Сергей включил в программу произведения Скрябина и Рахманинова в надежде на то, что последний придет на концерт. Рахманинов недавно прибыл в Нью-Йорк, и Сергей рассчитывал удостоиться внимания и уважения соотечественника, пианиста и композитора, достигшего высот славы, к которым Прокофьев пока только стремился. Но Рахманинов обошел вниманием его выступление, и Сергей сделал вывод, что тому просто неинтересны «взгляды молодежи»[52]. Очевидно, он «продал душу дьяволу за американские доллары», презрительно хмыкал Сергей, если вместо серьезной музыки исполняет популярные произведения[53].

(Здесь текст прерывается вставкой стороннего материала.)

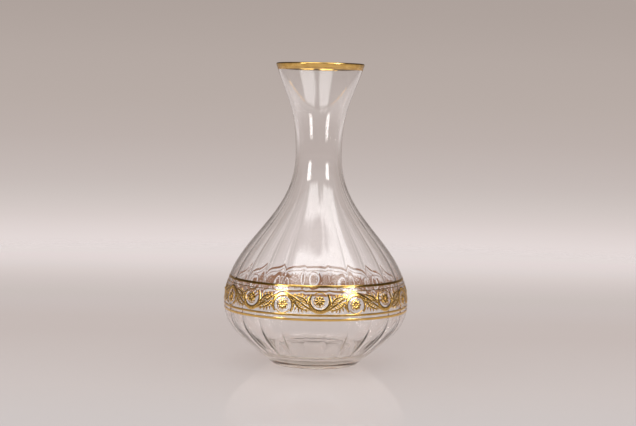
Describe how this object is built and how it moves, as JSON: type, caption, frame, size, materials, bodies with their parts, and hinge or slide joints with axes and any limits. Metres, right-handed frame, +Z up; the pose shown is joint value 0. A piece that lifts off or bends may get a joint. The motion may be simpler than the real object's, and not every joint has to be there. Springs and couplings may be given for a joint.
{
  "type": "carafe",
  "caption": "Blown glass carafe with a flared mouth, ribs pressed inside the wall, and a gilded lip, lines and scroll frieze.",
  "frame": {"origin": "centre of the foot ring, on the surface that the carafe stands on", "axes": "+Z up along the axis of the body; -Y towards the picture's camera; the body is turned, so X and Y are alike but for the frieze's start"},
  "size_m": [0.1668, 0.1668, 0.2704],
  "materials": {
    "clear_glass": "clear, fire-polished",
    "fired_gold": "fired and burnished gold"
  },
  "bodies": {
    "root": {"glass_body": "clear_glass", "lip_gilding": "fired_gold", "upper_gilt_line": "fired_gold", "lower_gilt_line": "fired_gold", "frieze_top_border": "fired_gold", "frieze_bottom_border": "fired_gold", "scroll_01": "fired_gold", "scroll_02": "fired_gold", "scroll_03": "fired_gold", "scroll_04": "fired_gold", "scroll_05": "fired_gold", "scroll_06": "fired_gold", "scroll_07": "fired_gold", "scroll_08": "fired_gold", "scroll_09": "fired_gold", "scroll_10": "fired_gold", "scroll_11": "fired_gold", "scroll_12": "fired_gold", "scroll_13": "fired_gold", "scroll_14": "fired_gold", "scroll_15": "fired_gold", "scroll_16": "fired_gold", "rosette_01": "fired_gold", "rosette_02": "fired_gold", "rosette_03": "fired_gold", "rosette_04": "fired_gold", "rosette_05": "fired_gold", "rosette_06": "fired_gold", "rosette_07": "fired_gold", "rosette_08": "fired_gold", "rosette_09": "fired_gold", "rosette_10": "fired_gold", "rosette_11": "fired_gold", "rosette_12": "fired_gold", "rosette_13": "fired_gold", "rosette_14": "fired_gold", "rosette_15": "fired_gold", "rosette_16": "fired_gold", "leaf_spray_01": "fired_gold", "leaf_spray_02": "fired_gold", "leaf_spray_03": "fired_gold", "leaf_spray_04": "fired_gold", "leaf_spray_05": "fired_gold", "leaf_spray_06": "fired_gold", "leaf_spray_07": "fired_gold", "leaf_spray_08": "fired_gold", "leaf_spray_09": "fired_gold", "leaf_spray_10": "fired_gold", "leaf_spray_11": "fired_gold", "leaf_spray_12": "fired_gold", "leaf_spray_13": "fired_gold", "leaf_spray_14": "fired_gold", "leaf_spray_15": "fired_gold", "leaf_spray_16": "fired_gold"}
  },
  "joints": []
}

В любом случае Сергей добился желаемого эффекта – ультрамодернист, интеллектуал, ниспровергатель традиций. Во время трех перерывов в концерте Сергей десять раз выходил на поклоны и на следующий день насчитал в прессе одиннадцать рецензий. Он был готов к уничижительной критике – его музыка XX века была непривычна для ушей XIX века. В конце концов, одно не слишком удачное выступление перед консервативными слушателями не нанесет ущерба карьере. Кроме того, он был способен лучше, чем критики, оценить успех своего выступления. Статьи, как он и предполагал, были нелестными. New York Times назвала его человеком «отвратительных эмоций. Ненависть, презрение, гнев – прежде всего гнев, – отвращение, отчаяние, осмеяние и вызов служат в качестве образцов настроения»[54]. У критика из Tribune хватило наглости назвать его музыку «адским снадобьем», смешанным в «ведьмином котле», – только для того, чтобы на следующий день отказаться от своих слов[55]. Оказалось, случайно перепутал Прокофьева с другим ультрамодернистом.